Kandace Gayle Krueger Matthews (born May 27, 1976) is an American journalist, singer, TV Host and beauty pageant titleholder who won Miss USA 2001 and represented the United States in the Miss Universe 2001 where she placed second runner-up. She is the daughter of Larry and Barbara Johnson Krueger, and was born and raised in Austin, Texas.

Pageants

Miss Texas USA 
Krueger started competing in local Miss Texas USA pageants as an eighteen-year-old, placing in the top five but not winning.  She won her first local title, Miss Williamson County USA, in 1999 and her second, Miss Austin USA, in 2000.  Krueger competed in the Miss Texas USA pageant numerous times in 1990s without placing, although she came close to making the top twelve in 1999 at the Miss Texas  USA 2000 pageant.  In 2000, her first appearance in the pageant semi-finalis, Krueger won the Miss Texas USA 2001 title.

Miss USA 
Krueger represented Texas in the Miss USA 2001 pageant broadcast live from Gary, Indiana in March 2001.  She made the semi-finals, becoming the first Texan to make the top ten in three years, placed second in the swimsuit competition (9.38) and fourth in the evening gown competition (9.29).  She entered the top five in second place, with an average combined score of 9.33.  After the final interview round she was ranked second, but went on to win the pageant.
 
During her homecoming in Texas, she was given the key to the city of Austin, presented to the Senate, and met with governor Rick Perry.
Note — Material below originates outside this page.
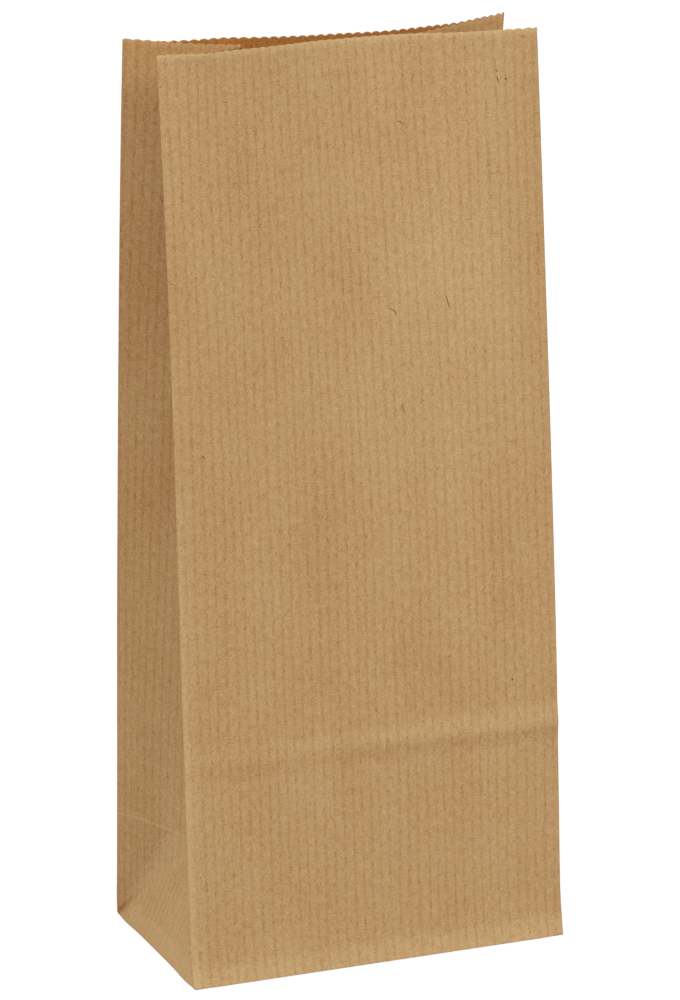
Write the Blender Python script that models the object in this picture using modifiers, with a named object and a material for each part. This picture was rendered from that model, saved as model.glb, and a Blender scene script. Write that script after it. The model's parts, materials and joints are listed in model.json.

Miss Universe - second runner up
As Miss USA, Krueger earned the right to represent the United States at the Miss Universe 2001 Pageant in Bayamón, Puerto Rico, where she finished as second runner-up, ahead of Celina Jaitley of India and Eva Ekvall of Venezuela and behind Evelina Papantoniou of Greece and winner Denise Quiñones of Puerto Rico.  She placed third in the swimsuit competition (9.37) and fourth in evening gown (9.45).

Career and family 
Prior to Miss USA, Krueger attended Texas A&M and studied journalism.  Her ambition was to become a sports newsbroadcaster. She was given the chance to be a presenter for the Miss USA 2002 broadcast.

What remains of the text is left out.